Et Léonie débarqua au Spitzberg

1 octobre 2020
  • Culture & Géo / Alerte TV

Première Française à franchir le cercle polaire, Léonie d’Aunet laissa un témoignage saisissant de son débarquement dans la baie de la Madeleine, au Spitzberg, un jour de dégel de 1839.

Les débris d’une ville de fées

Une flotille d’îles de glace entourait la corvette et couvrait la mer, à perte de vue. Ces glaces du pôle, qu’aucune poussière n’a jamais souillées, aussi immaculées aujourd’hui qu’au premier jour de la création, sont teintes des couleurs les plus vives ; on dirait des rochers de pierres précieuses : c’est l’éclat du diamant, les nuances éblouissantes du saphir et de l’émeraude confondues dans une substance inconnue et merveilleuse. Ces îles flottantes, sans cesse minées par la mer, changent de forme à chaque instant ; par un mouvement brusque, la base devient sommet, une aiguille se transforme en un champignon, une colonne imite une immense table, une tour se change en escalier : tout cela si rapide et si inattendu, qu’on songe malgré soi à quelque volonté surnaturelle présidant à ces transformations subites.

Le glacier de la baie de la Madeleine. Photo d'Annick et Gérard P. au Spitzberg en 2008
Le glacier de la baie de la Madeleine. Photo d’Annick et Gérard P. au Spitzberg en 2008

Du reste, au premier moment, il me vint à l’esprit que j’avais sous les yeux les débris d’une ville de fées, détruite tout à coup par une puissance supérieure, et condamnée à disparaître sans même laisser de vestige. Je voyais se heurter autour de moi des morceaux d’architecture de tous les styles et de tous les temps : clochers, colonnes, minarets, ogives, pyramides, tourelles, coupoles, créneaux, volutes, arcades, frontons, assises colossales, sculptures délicates comme celles qui courent sur les menus piliers de nos cathédrales, tout était là confondu, mélangé dans un commun désastre.

Un iceberg au Spitzberg. Photo : Annick et Gérard P.
Un iceberg au Spitzberg. Photo : Annick et Gérard P.

Cet ensemble étrange et merveilleux, la palette ne peut le reproduire, la description ne peut le faire comprendre !

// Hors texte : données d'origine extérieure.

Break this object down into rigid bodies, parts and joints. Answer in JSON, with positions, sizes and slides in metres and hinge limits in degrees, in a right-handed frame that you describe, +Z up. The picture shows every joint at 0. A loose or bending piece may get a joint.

Comme des décharges de mousqueterie

On se repésente, n’est-ce pas, ce lieu, où tout est froid et inerte, enveloppé d’un silence profond et lugubre ? Eh bien, c’est tout le contraire qu’il faut se figurer ; rien ne peut rendre le formidable tumulte d’un jour de dégel au Spitzberg.

Le glacier Burgerbukta. Photo : Annick et Gérard P.
La baie du glacier Burgerbukta. Photo : Annick et Gérard P.

La mer, hérissée de glaces aïgues, clapote bruyamment ; les pics élevés de la côte glissent, se détachent et tombent dans le golfe avec un fracas épouvantable ; les montagnes craquent et se fendent ; les vagues se brisent furieuses contre les caps de granit ; les îles de glace, en se désorganisant, produisent des pétillements semblables à des décharges de mousqueterie ; le vent soulève des tourbillons de neige avec de rauques mugissements : c’est terrible et magnifique ; on croit entendre le choeur des abîmes du vieux monde préludant à un nouveau chaos.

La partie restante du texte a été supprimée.